Well, its been about three weeks or so since finishing the Tour Divide MTB Race, and its probably taken me about that long to process to a point where I can write about it.
Since I got back the two most common questions people have asked are ‘How was it?’ and ‘Are you going to do it again?’. To get it out of the way lets go through these first.
How was it? The answer to this is both very long and very short. The short version is that it was awesome – the most amazing experience I’ve ever had on a bike. The longer version would take more words than I’ve got time to write!

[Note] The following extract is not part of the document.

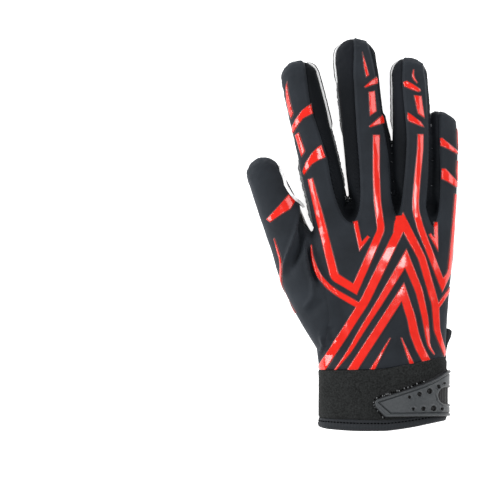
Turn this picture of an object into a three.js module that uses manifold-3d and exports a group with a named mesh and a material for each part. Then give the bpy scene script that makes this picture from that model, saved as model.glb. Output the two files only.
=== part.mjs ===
// A football glove for the right hand, lying on its palm: fingers along +Y, thumb towards -X, back of the hand up.
// Every panel is cut from one hollow hand form, along the seams where the real glove is sewn together.
// Drawing frame, in millimetres: X 0 is the middle of the wrist, Y 0 the lower edge of the cuff, Z 0 the surface below.
import * as THREE from 'three';
import { mergeVertices } from 'three/addons/utils/BufferGeometryUtils.js';
import Module from 'manifold-3d';

const wasm = await Module();
wasm.setup();

const WALL = 1.5; // cloth and coated palm
const SEAM = 0.3; // free gap between two panels
const TOP = 60; // above everything
const FAR = 400; // beyond the glove on every side
const TIP_SIDES = 14; // corners of a finger's section
const HAND_SIDES = 26; // corners of the hand's section
const UPPER_ROUNDNESS = 2.3; // superellipse exponents: the back is an arch, the palm side is flatter
const LOWER_ROUNDNESS = 2.9;
const SEAM_LEVEL = 0.45; // the palm seam's height, as a share of the section's height
const BELOW = { hand: 3, digit: 0.25, tip: 4 }; // how far the space below the palm seam reaches past the form

// The hand from the wrist to the knuckles: a row for each section across X.
const HAND = [
  { y: -12, left: -39.6, right: 36.8, low: 0.2, high: 33.0 },
  { y: 30, left: -39.6, right: 36.8, low: 0.2, high: 33.0 },
  { y: 62, left: -41.4, right: 38.8, low: -0.7, high: 31.5 },
  { y: 80, left: -43.0, right: 40.2, low: -0.7, high: 31.0 },
  { y: 98, left: -44.5, right: 42.0, low: 0.6, high: 30.5 },
  { y: 114, left: -45.0, right: 43.4, low: 2.6, high: 29.0 },
  { y: 125, left: -43.5, right: 44.6, low: 4.0, high: 26.5 },
  { y: 132, left: -38.0, right: 43.0, low: 6.0, high: 23.0 },
  { y: 136, left: -30.0, right: 36.0, low: 9.0, high: 18.5 },
];

// The four fingers: root and tip of the middle line, half the width, height as a share of the middle finger's,
// and how far the very tip leans towards the little finger's side.
const FINGERS = [
  { name: 'index', root: [-28.0, 112], tip: [-54.4, 229.0], half: 12.4, height: 0.98, lean: 0.6 },
  { name: 'middle', root: [-4.0, 112], tip: [-19.8, 243.6], half: 13.4, height: 1.0, lean: 0 },
  { name: 'ring', root: [18.6, 112], tip: [16.6, 232.0], half: 11.9, height: 0.97, lean: -1.2 },
  { name: 'little', root: [33.2, 92], tip: [39.2, 199.0], half: 8.4, height: 0.84, lean: -3.8 },
];

// A finger's sections: share of the way to the round tip, share of its half width, bottom and top.
const FINGER_SECTIONS = [
  { way: 0.0, width: 0.9, low: 5.0, high: 24.5 },
  { way: 0.22, width: 1.02, low: 3.8, high: 24.0 },
  { way: 0.45, width: 1.04, low: 2.6, high: 22.0 },
  { way: 0.82, width: 1.0, low: 0.2, high: 18.2 },
  { way: 1.0, width: 0.96, low: -0.7, high: 16.0 },
];
const DOME_ANGLES = [30, 62]; // degrees, the rings that close a round tip
const LEAN_BEFORE = 0.35; // share of the lean that the finger has where its round tip starts
const LEAN_POWER = 8; // how late along the finger that share sets in

// The thumb, from inside the wrist to where its round tip starts: middle line, half width, bottom and top.
const THUMB = [
  { x: -17, y: 50, half: 19.0, low: 1.0, high: 30.0 },
  { x: -33, y: 74, half: 18.5, low: 0.4, high: 30.0 },
  { x: -47.5, y: 98, half: 17.0, low: -0.3, high: 27.5 },
  { x: -57.8, y: 120, half: 13.4, low: -0.5, high: 24.0 },
  { x: -64.6, y: 137, half: 12.6, low: -0.6, high: 21.5 },
  { x: -71.4, y: 156, half: 12.4, low: -0.7, high: 18.5 },
];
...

Would I do it again? I can remember thinking quite clearly as I arrived in Antelope Wells how grateful I was to finish and that I never ever wanted to do it again… as time goes on and the aches and pains subside I think more fondly about going back but realistically its such a big commitment and there are many more experiences out there to be had. So no, not really planning to get out and do it all again!
Now that’s out of the way…
I started thinking about riding The Divide about 2 years ago – on the advice of a friend I’d watched a documentary about the race and then borrowed some gear to give bikepacking a go (yes Adam MacBeth – this is your fault) so you could say that this trip has been in planning for a while! However, it wasn’t until the flight from LA to Calgary that the enormity of the undertaking really began to hit me – by the time I arrived in Banff I had gotten myself worked up into a such a state that I was feeling physically ill.
I’d decided to get to Banff about 6 days before the ride to give myself some time to just chill out and get my head into the right space and this turned out to be one of the best decisions of the whole experience. My early arrival meant that I was one of the first racers to arrive and had plenty of time to just relax. It also meant I got to see people as they arrived and participate in a bit of pre-race banter. Although I quickly worked out that sitting with a bunch of guys obsessing about the same thing just wasn’t helpful to my mental state so I tended to avoid most of the other racers!
With a few pre-race rides around Banff and Canmore under my belt it actually became a serious effort to stick around to the Grand Depart and not just take off on and ride it as an Individual Time Trial! The feeling of waiting for the start is hard to put into words but its a mix of anticipation, fear and doubt. I was simultaneously looking forward to the adventure whilst at the same time dreading the test I was about to go through.
What if I failed?
The race start itself would be instantly familiar to anyone who’s shown up to any Australian MTB Marathon or endurance race – a mix of nervous banter, fast guys trying to get their bikes as near to the start point as possible, groups of friends quietly talking and geeing each other up and of course some, like me, gazing off into the distance just trying to mentally prepare for what is to come. Finally the moment comes and you’re off and can just lose yourself in the initial concentration of fighting for a place on the trail – in other words much more like the start of a 100km race and not a 4500km one!
I deliberately hadn’t really worked out much of a race strategy as such – pretty much my goal going in was to finish. I knew I had some good distance in my legs but my ‘plan’ – if you could call it that – was to just ride to how I felt and not get hung up on just how far I was riding. This meant that I was pretty hazy on where I’d stop but I knew I wanted to make the US border by the end of the second day (about 400km) which meant I was aiming for somewhere around the 200km mark or so on that first day.
Unsurprisingly, the field spaced out pretty quickly and I just settled into a rhythm and got on with it – just like one of the many rides I’d done in training. 11 Singlespeeders started the race and I was keeping a look out as I caught people to see if they were fellow nutters (not as easy as you’d think given the popularity of Rohloffs and other internally geared hubs at this race!) and I was pretty pleased to get to the first resupply point (a shop in a caravan park at about the 110km mark) having passed about 4 of them.
Even at this stage I was beginning to appreciate the advantage that being able to have a quick stop was going to be – I must have made about 25 places up at this point by just grabbing what I needed and heading straight back out again – It really doesn’t matter how fast you’re going… pedalling always beats someone sitting around having a yak!
I eventually made it to Elkford (175km) after about 10 hours of riding – I was thinking that this might be a decent place to stop for the night. The rain had started to come down and I was starting to get get pretty cold (US / Canada high country summer is usually colder than Sydney winter!) But a pizza, followed by another pizza at a gas (service) station and I decided to see if I could make the 60km ride or so to the next town. Yeah – the race makes you think funny, after a 175km ride, doing another 60 after dinner seems a logical thing!
At this point I discovered a part of this race that no-one really prepares you for – the intense friendships that you form with other riders. I had ridden most of that last section on my own but then a couple of Kiwis on geared bikes (Nathan Mawkes and Chris Bennet) caught up with me and we rode the last 20 or so together – just a bunch of blokes out on their bikes chatting and chewing the breeze just like pretty much any trail ride. It still amazes me weeks after the event just how close I still feel with some of these guys even though you spend very little actual time together and its one of things I really cherish about the experience.